In Zeiten, als über das Wohnen und guten Wohnungsbau noch mit Entscheidungsträgern diskutiert werden konnte, also in ferner Vergangenheit, da kam ein der Zukunft geschuldetes Credo auf, das besagte, Städte- und Wohnungsbau müsse für die Zukunft so geplant sein, dass die Stadtbewohner nicht bei jeder Gelegenheit, an jedem Wochenende oder pünktlich bei Beginn der Ferien von zu Hause flüchten, nicht stets das Bedürfnis haben, sich ins Auto zu setzen und hinaus fahren zu wollen ins Grüne, aufs Land. Der Film Der Stoff, aus dem die Träume sind, in dem sechs gemeinschaftliche Wohnprojekte gezeigt werden, hat mir ein paar Dinge mehr als Herausforderungen und Vorzüge eines Lebens in freundschaftlicher Gemeinschaft deutlich gezeigt: Erstens, dass es auch möglich ist, den Traum vom „Sommer auf Balkonien“ auch in der Stadt zu verwirklichen und zweitens, dass Wohnraum schaffen mehr bedeutet als (selbstredend: gute) Wohnungen zu planen, weil das Umfeld jedes Wohnhauses, jeder Siedlung genauso wichtig ist. Über die Vorzüge der Terrassenhaussiedlung, etwa ihre autofreien baumbestandenen Höfe, wurde hinreichend berichtet, auch im erwähnten Film. Die Qualität der Eisteichsiedlung, einer der größten des Wiederaufbaus um 1960, liegt für mich am großzügigen Grün, im zaunlosen Freiraum, der die Häuser umgibt. Was an beiden Siedlungen zum besonderen Plus wird, ist das grüne Areal der ehemaligen Eustacchio-Ziegelfabrik mit seinen Wiesen, den Skater-, Fußball- und Basketballplätzen und dem verwilderten Grün des angrenzenden Waldes. (siehe Link rechts)

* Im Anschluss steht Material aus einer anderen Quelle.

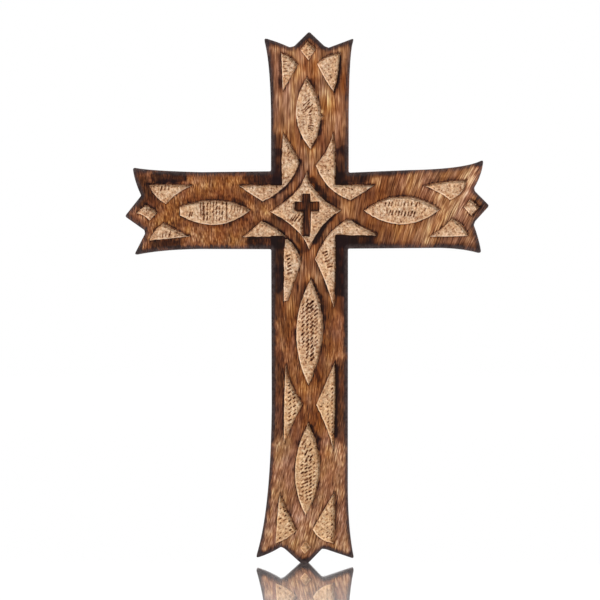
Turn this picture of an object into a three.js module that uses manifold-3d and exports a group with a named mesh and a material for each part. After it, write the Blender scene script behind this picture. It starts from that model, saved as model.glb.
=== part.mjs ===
// A wooden wall cross, carved in low relief and hung from a keyhole plate in its back.
// Millimetres. The origin is the crossing's centre on the back face: +X is the right arm as
// seen from the front, +Z is up, and the wall is on the +Y side, so the carving faces -Y.
import * as THREE from 'three';
import { mergeVertices } from 'three/addons/utils/BufferGeometryUtils.js';
import Module from 'manifold-3d';

const wasm = await Module();
wasm.setup();

// Boards
const board_thickness = 15;
const upright_width = 44.4;
const arm_width = 44.4;
const edge_ease = 0.5;

// From the crossing's centre to the sharp tip of each end's middle point
const top_reach = 102.3;
const right_reach = 102.8;
const bottom_reach = 203.4;
const left_reach = 105.9;

// Corners of the outline are worn round by this much along each side
const point_softness = 1.4;
const horn_softness = 1.8;
const notch_softness = 0.5;
const flat_softness = 0.8;
const inner_corner_softness = 0.9;

// Carving
const carve_depth = 2;
const border = 7.2;

// Joinery: two dowels hold each arm to the upright
const dowel_diameter = 6;
const dowel_length = 30;
const dowel_spacing = 26;
const dowel_chamfer = 0.8;
const dowel_flutes = 12;
const flute_depth = 0.25;
const dowel_clearance = 0.15;
const dowel_end_room = 0.8;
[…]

Beobachten Sie einmal einen Nachmittag lang die Kinder und Jugendlichen dort. Sie bewegen sich anders, sind behände und flinker als Stadtkinder sonst. Und sie sind ganz offensichtlich gerne draußen. Auch das kann gute Stadtplanung schaffen.

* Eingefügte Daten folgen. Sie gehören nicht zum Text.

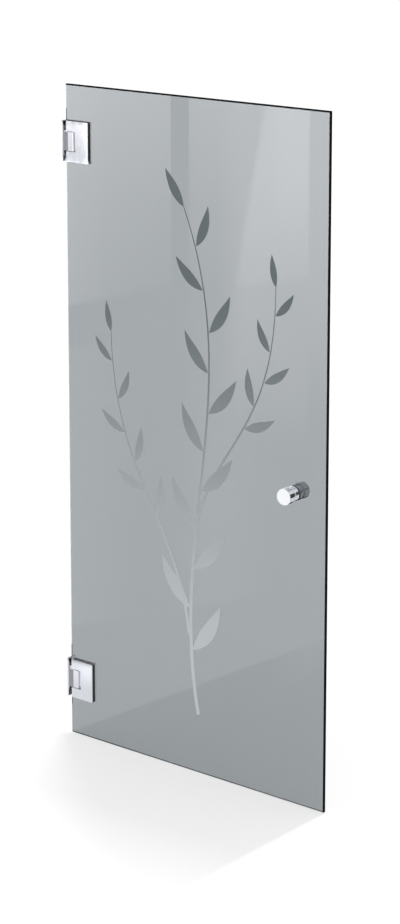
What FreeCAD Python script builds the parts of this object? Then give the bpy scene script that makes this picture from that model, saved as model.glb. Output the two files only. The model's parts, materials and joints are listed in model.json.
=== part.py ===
import FreeCAD, Part
import os
import re

import Sketcher

# A frameless glass door on two wall-to-glass clamp hinges, with a knob on each side.
# Frame: +X runs from the wall to the free edge, +Y to the back of the door, +Z up. The origin lies on the back
# face of the lower wall plate, level with the hinge's centre and in the middle plane of the glass. Each hinge is
# drawn about its own centre and placed at its height.

DIMENSIONS = [
    ("glass_width", 900, "glass, from the hinge edge to the free edge"),
    ("glass_height", 1900, "glass, bottom edge to top edge"),
    ("glass_thickness", 8, "toughened glass"),
    ("glass_arris", 0.5, "flat ground on every long edge of the glass"),
    ("lower_hinge_height", 168, "centre of the lower hinge above the bottom edge of the glass"),
    ("upper_hinge_drop", 160, "centre of the upper hinge below the top edge of the glass"),
    ("hinge_height", 115, "covers and wall plate"),
    ("wall_plate_thickness", 4, "wall plate"),
    ("wall_plate_width", 36, "wall plate, front to back"),
    ("plate_edge_chamfer", 0.8, "chamfered rim of the wall plate"),
    ("wall_screw_diameter", 5.5, "hole for a wall screw"),
    ("wall_screw_head_diameter", 11, "countersink for the head of a wall screw"),
    ("wall_screw_columns", 20, "spacing of the wall screws, front to back"),
    ("wall_screw_rows", 76, "spacing of the wall screws, up and down"),
    ("swing_clearance", 5, "least gap between the wall plate and what swings past it"),
    ("clamp_edge_to_pin", 6, "from the hinge edge of the covers to the axis of the pin"),
    ("clamp_edge_chamfer", 1.5, "chamfer on the hinge edge of the covers"),
    ("glass_edge_to_pin", 11, "from the hinge edge of the glass to the axis of the pin"),
    ("cover_width", 80, "covers, along the glass"),
    ("cover_thickness", 6, "covers"),
    ("cover_edge_round", 0.8, "softened far edge of the covers"),
    ("gasket_thickness", 1, "gasket between a cover and the glass"),
    ("gasket_inset", 0.5, "gasket behind the rim of its cover"),
    ("knuckle_height", 53, "knuckle"),
    ("knuckle_reach", 22, "nose of the knuckle beyond the axis of the pin"),
    ("knuckle_nose_round", 2, "rounded edges of the nose"),
    ("knuckle_flat_length", 20, "flat cheeks of the knuckle, from the nose back"),
    ("knuckle_taper", 0.8, "how far each cheek draws in from the flat to the wall plate"),
    ("slot_end_gap", 8, "from the nose of the knuckle to the end of the slot"),
    ("slot_corner_round", 3, "inner corners of the slot in the covers"),
    ("flange_thickness", 1.5, "flange of a bush"),
    ("flange_play", 0.5, "play between a flange and the lug beside it"),
    ("pin_diameter", 6, "hinge pin"),
    ("pin_play", 0.04, "radial play of the pin in its bushes"),
    ("bush_wall", 2, "wall of a bush"),
    ("bush_length", 14, "bush inside the knuckle"),
    ("flange_width", 3, "flange of a bush outside its bore"),
    ("pin_end_setback", 1, "ends of the pin inside the ends of the clamp body"),
    ("body_lug_height", 14, "lugs of the clamp body above and below the slot"),
    ("body_web", 15, "clamp body beyond the end of the slot"),
    ("body_corner_round", 8, "outer corners of the clamp body"),
    ("notch_clearance", 2, "between the clamp body and the notch in the glass"),
    ("clamp_screw_diameter", 6, "clamp screw"),
    ("clamp_screw_head_diameter", 11, "countersunk head of a clamp screw"),
    ("clamp_screw_spacing", 44, "clamp screws, up and down"),
    ("clamp_screw_depth", 4, "thread of a clamp screw in the front cover"),
    ("knob_edge_distance", 110, "axis of the knobs from the free edge of the glass"),
    ("knob_height", 870, "axis of the knobs above the bottom edge of the glass"),
    ("knob_diameter", 45, "head of a knob"),
    ("knob_base_diameter", 43, "base ring of a knob"),
    ("knob_base_length", 14, "base ring of a knob"),
    ("knob_neck_diameter", 36, "groove between base ring and head"),
    ("knob_neck_length", 5, "groove between base ring and head"),
    ("knob_head_length", 22, "head of a knob"),
    ("knob_rim_chamfer", 1, "chamfered outer rim of the head"),
    ("knob_groove_chamfer", 0.7, "chamfered rims beside the groove"),
    ("knob_washer_thickness", 1, "washer between a knob and the glass"),
    ("knob_washer_inset", 2, "washer inside the rim of the base ring"),
    ("stud_diameter", 8, "stud that joins the two knobs"),
    ("stud_depth", 18, "stud inside each knob"),
    ("stud_play", 0.05, "radial play of the stud in the knobs and the sleeve"),
    ("stud_end_play", 1, "bore of a knob beyond the end of the stud"),
    ("sleeve_wall", 2, "sleeve around the stud in the glass"),
    ("sleeve_play", 0.3, "radial play of the sleeve in the glass"),
]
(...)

Hubert Rieß hat einmal eine Wohnsiedlung geplant, in der er das private Erdgeschoßgrün vor dem Wohnzimmer der Bewohner im Erdgeschoß verweigerte zugunsten einer großen Wiese mit gemeinsam angelegten Gemüsebeeten in der Mitte zwischen den Wohnhäusern. Kein 45 m2 Grün mit Terrasse und eigener, allein benützter Schaukel oder Plastikrutsche. Das hat mir gefallen damals.

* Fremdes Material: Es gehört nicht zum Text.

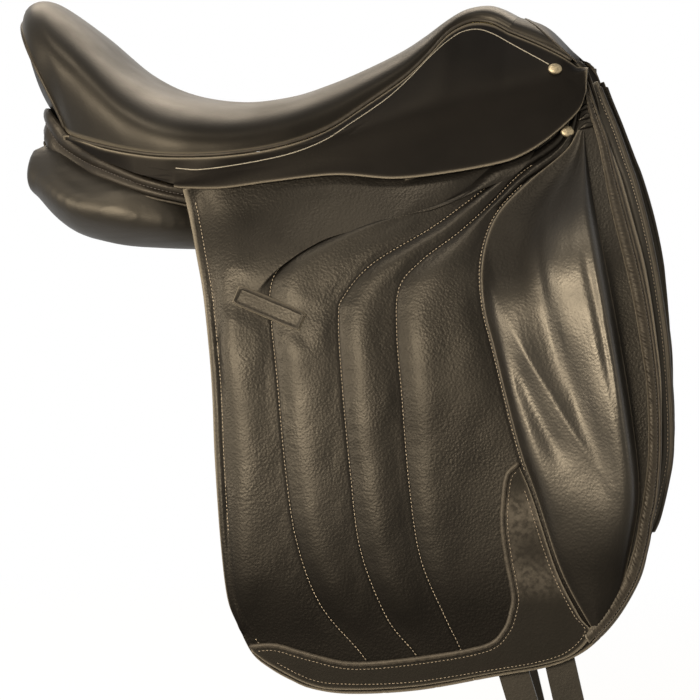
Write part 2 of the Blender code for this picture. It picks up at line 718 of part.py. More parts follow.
def make_blocks():
    rows = 18
    rear = curve(BLOCK_REAR, rows)
    front = curve(BLOCK_FRONT, rows)
    across = np.array([0, 0.12, 0.27, 0.45, 0.62, 0.77, 0.89, 0.97, 1.0])
    grid = np.array([rear * (1 - t) + front * t for t in across])
    shape = np.array([0, 0.16, 0.42, 0.7, 0.9, 1, 0.96, 0.74, 0.1])
    v = np.linspace(0, 1, rows)
    tall = np.interp(v, *np.array(BLOCK_RISE).T)
    height = 2.2 + BLOCK_HEIGHT * shape[:, None] * tall[None]
    for side_name, side in SIDES:
        side_sheet("knee_block_" + side_name, side, grid, ON_FLAP, ON_FLAP + height, leather("block"))


def make_flap_trim():
    upper = curve(PATCH_UPPER, 26)
    lower = curve(PATCH_LOWER, 26)
    patch = between(upper, lower, 4)
    inner = curve(BINDING_INNER, 22)
    outer = curve(BINDING_OUTER, 22)
    binding = between(inner, outer, 4)
    bulge = np.array([1.2, 3.0, 3.0, 1.2])[:, None]
    a, b, c, d = (np.array(p, float) for p in STRIP_CORNERS)
    along = np.linspace(0, 1, 5)[:, None]
    strip = between(a + (b - a) * along, d + (c - d) * along, 3)
    for side_name, side in SIDES:
        side_sheet("wear_patch_" + side_name, side, patch, ON_FLAP, ON_FLAP + 2.0, leather("patch"))
        side_sheet("flap_binding_" + side_name, side, binding, ON_FLAP, ON_FLAP + bulge, leather("binding"))
        side_sheet("flap_strip_" + side_name, side, strip, ON_FLAP, ON_FLAP + 2.8, leather("strip"))
        nickel = material("worn_nickel", (0.42, 0.36, 0.28), 0.35, 1.0)
        x, z = FLAP_NAIL
        seat = (x, side * (side_y(x, z) + 2.2), z)
        disc("flap_nail_" + side_name, seat, (0.35, side, 0.45), nickel)
        x, y, z = SKIRT_NAIL
        disc("skirt_nail_" + side_name, (x, side * y, z), (0.25, side, 0.62), nickel)


def sweat_top(x):
    """Top edge of the sweat flap: under the bar recess, then up in a tongue beside the pommel."""
    level = np.minimum(fold_z(x) - RECESS_DEPTH, SWEAT_HEAD)
    return level + (SWEAT_FRONT[0][1] - SWEAT_HEAD) * ramp(x, *SWEAT_TONGUE)


def make_sweat_flaps():
    rows = 12
    rear = curve(SWEAT_REAR, rows)
    front = curve(SWEAT_FRONT, rows)
    low = curve(SWEAT_LOW, 10)
    grid = between(rear, front, 10)
    v = np.linspace(0, 1, rows)
    grid += (low - grid[:, -1])[:, None] * (v[None, :, None] ** 2.5)
    grid[..., 1] += (sweat_top(grid[:, 0, 0]) - grid[:, 0, 1])[:, None] * np.clip(1 - v * 3, 0, 1)[None]
    for side_name, side in SIDES:
        low_out = SWEAT_OUT - SWEAT_LEATHER
        side_sheet("sweat_flap_" + side_name, side, grid, low_out, SWEAT_OUT, leather("sweat"))


def make_webs():
    """Straps from under the tree's rails, out over the sweat flap's top, to the inner side of the billets."""
    rail = rail_grid(TREE_DEPTH + TREE_WOOD)[::-1, -1]
    for name, start, end, low in WEBS:
        x = np.linspace(start, end, 3)
        tree_x, tree_y, tree_z = (np.interp(x, rail[:, 0], rail[:, k]) for k in range(3))
        behind = BAR_IN - 3.2 if name == "front" else WEB_OUT
        z = np.full(3, low)
        rows = [(side_y(x, z) + WEB_OUT, z)]
        for drop, out in ((64, WEB_OUT), (48, WEB_OUT), (41, behind), (26, behind), (12, behind - 2)):
            z = fold_z(x) - drop
            rows.append((side_y(x, z) + out, z))
        last_y, last_z = rows[-1]
        rows.append(((last_y * 2 + tree_y) / 3 - 1, (last_z + tree_z) / 2))
        rows.append((tree_y + 2.2, tree_z - 3.0))
        face = np.array([np.stack([x, y, z], axis=-1) for y, z in rows])
        for side_name, side in SIDES:
            outer = face * np.array([1, side, 1])
            inner = outer - outward(outer, (60, 0, 60)) * WEB_THICK
            finish = material("girth_web", (0.42, 0.38, 0.28), 0.85)
            slab("girth_web_" + name + "_" + side_name, inner, outer, finish)


def make_billets():
    for place_name, top, foot in BILLETS:
        top = np.array(top)
        for side_name, side in SIDES:
            end = np.array(foot) - (LEFT_FOOT_BACK if side > 0 else 0.0, 0.0)
            along = (end - top) / np.linalg.norm(end - top)
            across = np.array([-along[1], along[0]]) * BILLET_WIDTH / 2
            length = np.linalg.norm(end - top)
            line = top[None] + np.linspace(0, length, 15)[:, None] * along[None]
            grid = np.array([line - across, line, line + across])
            grid[0, -1] -= along * 7
            grid[2, -1] -= along * 7
            name = "billet_" + place_name + "_" + side_name
            low_out = BILLET_OUT - BILLET_THICK
            strap = side_sheet(name, side, grid, low_out, BILLET_OUT, leather("billet"))
            for k in range(HOLES):
                x, z = top + along * (length - FIRST_HOLE - k * HOLE_PITCH)
                y = side * (side_y(x, z) + BILLET_OUT - BILLET_THICK / 2)
                bpy.ops.mesh.primitive_cylinder_add(
                    vertices=8,
                    radius=HOLE_RADIUS * MM,
                    depth=12 * MM,
                    location=(x * MM, y * MM, z * MM),
                    rotation=(np.pi / 2, 0, 0),
                )
                punch = bpy.context.active_object
                punch.name = "punch"
                combine(strap, punch, "DIFFERENCE")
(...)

Nun wäre wieder Zeit für programmatische Überlegungen zu einem guten, einen „zukunftstüchtigten“ Wohnungs- und Siedlungsbau, der kleine und große Fluchten an jedem Wochenende unnötig macht und die, die sich das nicht leisten können, an das minimale, lieblos eingerichtete Abstandsgrün bindet.
Es ist mir bewusst, dass mein privilegiertes Leben nicht vergleichbar ist mit dem anderer Stadtbewohner und Stadtbewohnerinnen. Mit dem Versuch, meinen ökologischen Fußabdruck konsequent zu verkleinern, kann ich, nach meinem Verständnis, etwas zurück- oder weitergeben. Und außerdem, ganz ohne Programmatik: Kommt uns besuchen im Garten, wenn dies wieder möglich ist.

PS: Seit ich diesen Text spontan geschrieben habe, ist es kalt geworden, keine Möglichkeit mehr, draußen zu sitzen. Der Blick ins Grüne bleibt, auch das eine kleine Fluchtmöglichkeit.